Oscar doesn’t sell in the biggest markets for health insurance: employer plans, private policies for the elderly, and Medicaid programs for the poor. That’s in part because the Affordable Care Act made the individual market the easiest to enter. The insurance marketplaces create what Jeff Goldsmith, president of health-care consulting firm Health Futures, calls an “access point” for Oscar to take advantage of. “Your name and product are up there along with the competition,” says Paul Ginsburg, a professor at the University of Southern California’s Schaeffer Center for Health Policy and Economics. “It’s much less expensive and faster than building a sales network.”
Oscar plans to sell to employers eventually but will need to build relationships with brokers and a broader network of doctors and hospitals. Medicare and Medicaid would require it to handle customers who are often sicker or poorer. Scale matters in those markets. UnitedHealth, the largest carrier in the U.S., has about 1,000 times as many members as Oscar in the U.S.
Consolidation in the industry will make it harder for the startup. In July, Anthem agreed to buy Cigna for $48 billion; Aetna struck a $35 billion deal for Humana; and Centene said it will acquire Health Net for $6.3 billion.

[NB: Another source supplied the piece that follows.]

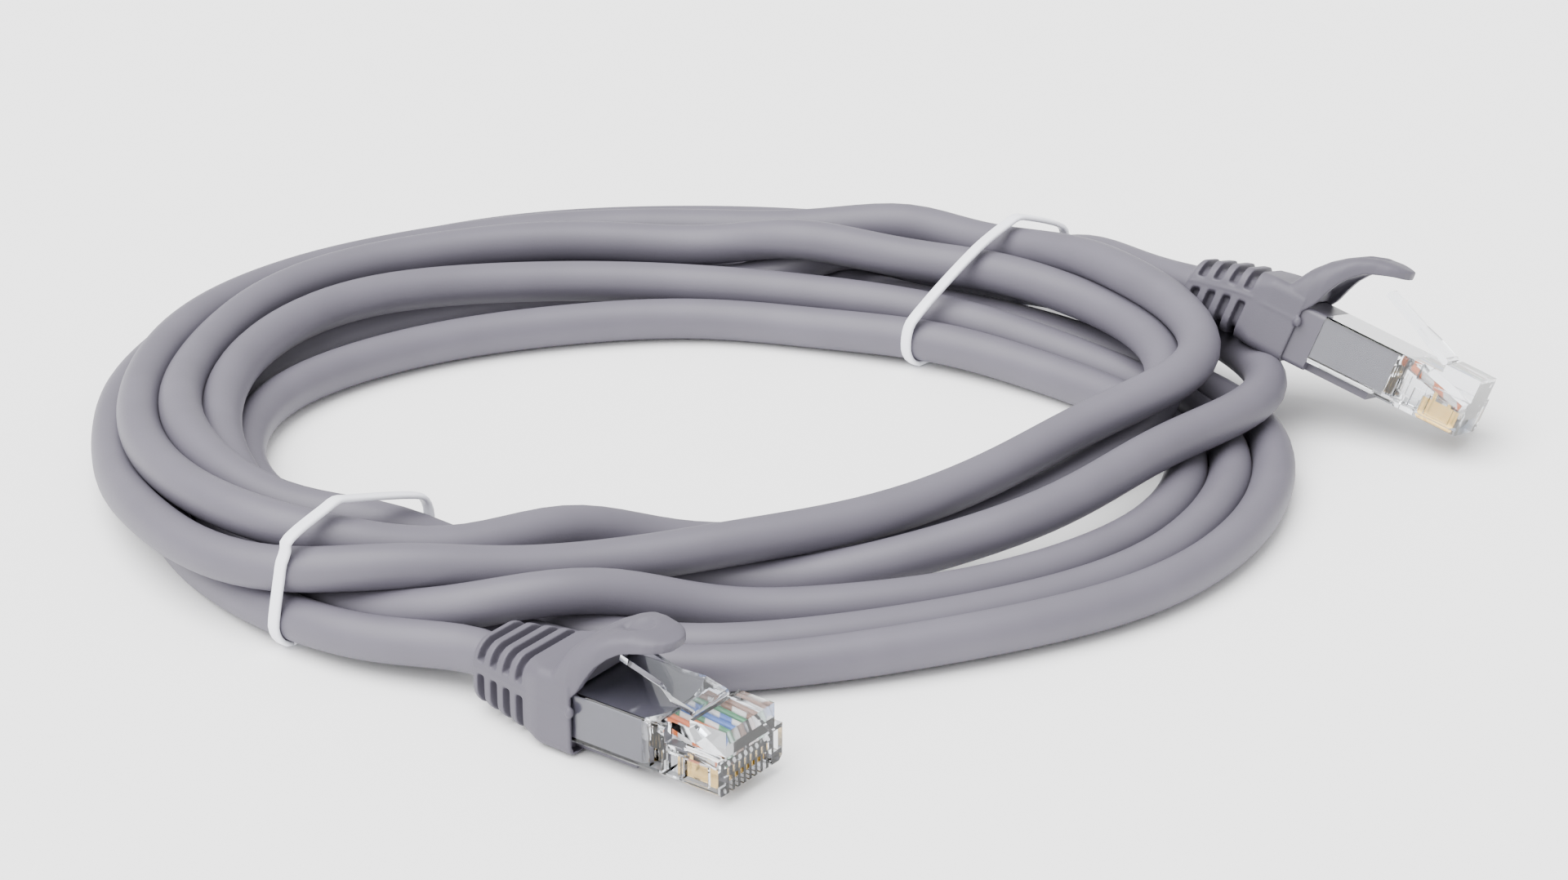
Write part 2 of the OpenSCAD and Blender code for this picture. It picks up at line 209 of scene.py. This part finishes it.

The bigger insurers “are able to use their scale to get better prices from hospitals and doctors, which is the biggest part of the premium,” says Bob Kocher, a venture capitalist at Venrock, who helped draft the Affordable Care Act as a special assistant to President Obama.
As Oscar prepares to expand into California and Texas, it has struck deals with select hospitals and physician groups to share the risks of treating patients. Schlosser declines to comment on the details of the arrangements. In such deals, hospitals and insurers typically estimate the costs of taking care of their members in a year. If the costs are lower, the hospital keeps some of the savings. If they’re higher, the hospital foots some of the bill. The arrangements provide cost advantages but limit the size of Oscar’s network.
The deals are probably Oscar’s best chance at success, but it still faces tough competition in markets like Los Angeles, with at least half a dozen well-established rivals including Kaiser Permanente and Blue Shield of California. USC’s Ginsburg says the best outcome would be for a competitor to buy Oscar. Worst case, it goes out of business, he says. That happened to SeeChange Health, a venture that started in 2008 and sold coverage via employers in California and Colorado. After raising about $35 million, it struggled to attract enough customers and has stopped selling insurance. Schlosser says Oscar has enough funding to survive for years and that selling is “absolutely the last thing on our minds.”
Oscar has yet to prove it can take advantage of the opportunities created by Obamacare. “We’ve got to show over time we can reduce health-care costs,” Schlosser says. “We’ve got to show we can improve quality of outcomes.”
The bottom line: As the health insurance industry consolidates, Oscar—which lost $37 million in 2014—is expanding.